Le technicien passé par La Rochelle et Toulon appelle à une prise de conscience de ses troupes. «Beaucoup de choses dépendent de nous. Le plus emmerdant, c’est quand ça ne dépend pas de nous. Je pense qu’il y a des choses qu’on peut maîtriser, qu’on peut faire évoluer, avance-t-il. Si on fait évoluer notre mentalité, je pense que les choses vont rentrer dans l’ordre.»
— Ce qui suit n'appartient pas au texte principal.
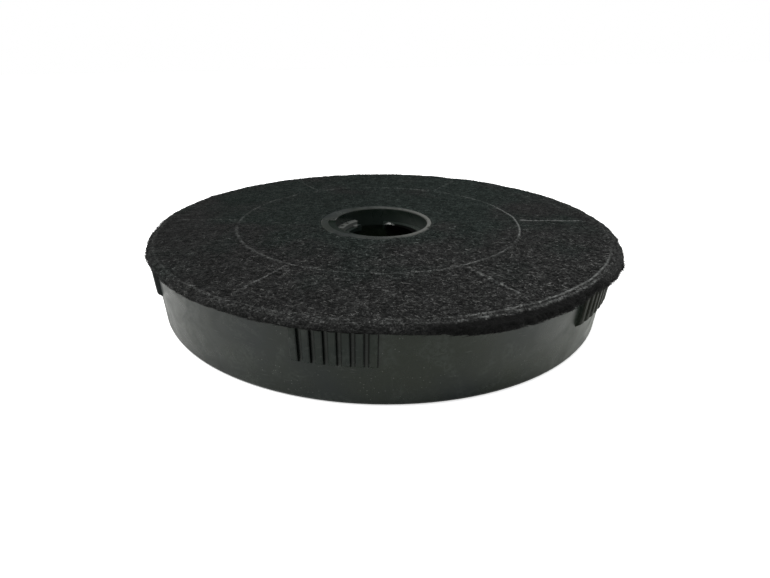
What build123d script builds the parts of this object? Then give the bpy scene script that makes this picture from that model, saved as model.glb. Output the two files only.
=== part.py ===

Un avis partagé par l’ailier Donovan Taofifenua, de retour de blessure, qui a observé cela depuis l’extérieur. Selon lui, le problème, «c’était surtout l’attitude qu’on montrait sur le jeu sans ballon, les efforts qu’on faisait les uns pour les autres. Ça nous a un peu manqué sur les matchs à domicile. Stratégiquement, on a eu du mal à tous rester sur la même page : il y en a qui veulent beaucoup jouer, beaucoup taper, beaucoup occuper...» Et Patrice Collazo de poursuivre : «Si vous ne mettez que la disquette attaque, ça veut dire que quand vous n’attaquez pas, les autres marquent. Et si on prend 30 points, il faut en marquer 31... Si on en prend 40, il faut en marquer 41. Pour moi, ce n’est pas des matchs de rugby.»

Devenu spécialiste ces dernières saisons des opérations maintien (échec avec Brive et réussite avec Montpellier), l’entraîneur du Racing en appelle à la responsabilité des joueurs. «Aujourd’hui, il doit rester 73 jours jusqu’à la fin de la saison. Maintenant il faut compter en jours. Et 73 jours ramenés à 140 ans d’histoire d’un club, à une carrière de joueur de rugby ou à une saison, c’est que dalle, lance-t-il. Je pense qu’on est capable de se monopoliser, de se focaliser sur un laps de temps très court et de se mettre au service d’une institution, d’un collectif. Je ne suis pas inquiet sur ça.» Sept, c’est aussi le nombre de journées - dont quatre à domicile... - qu’il reste au Racing pour assurer son maintien en Top 14.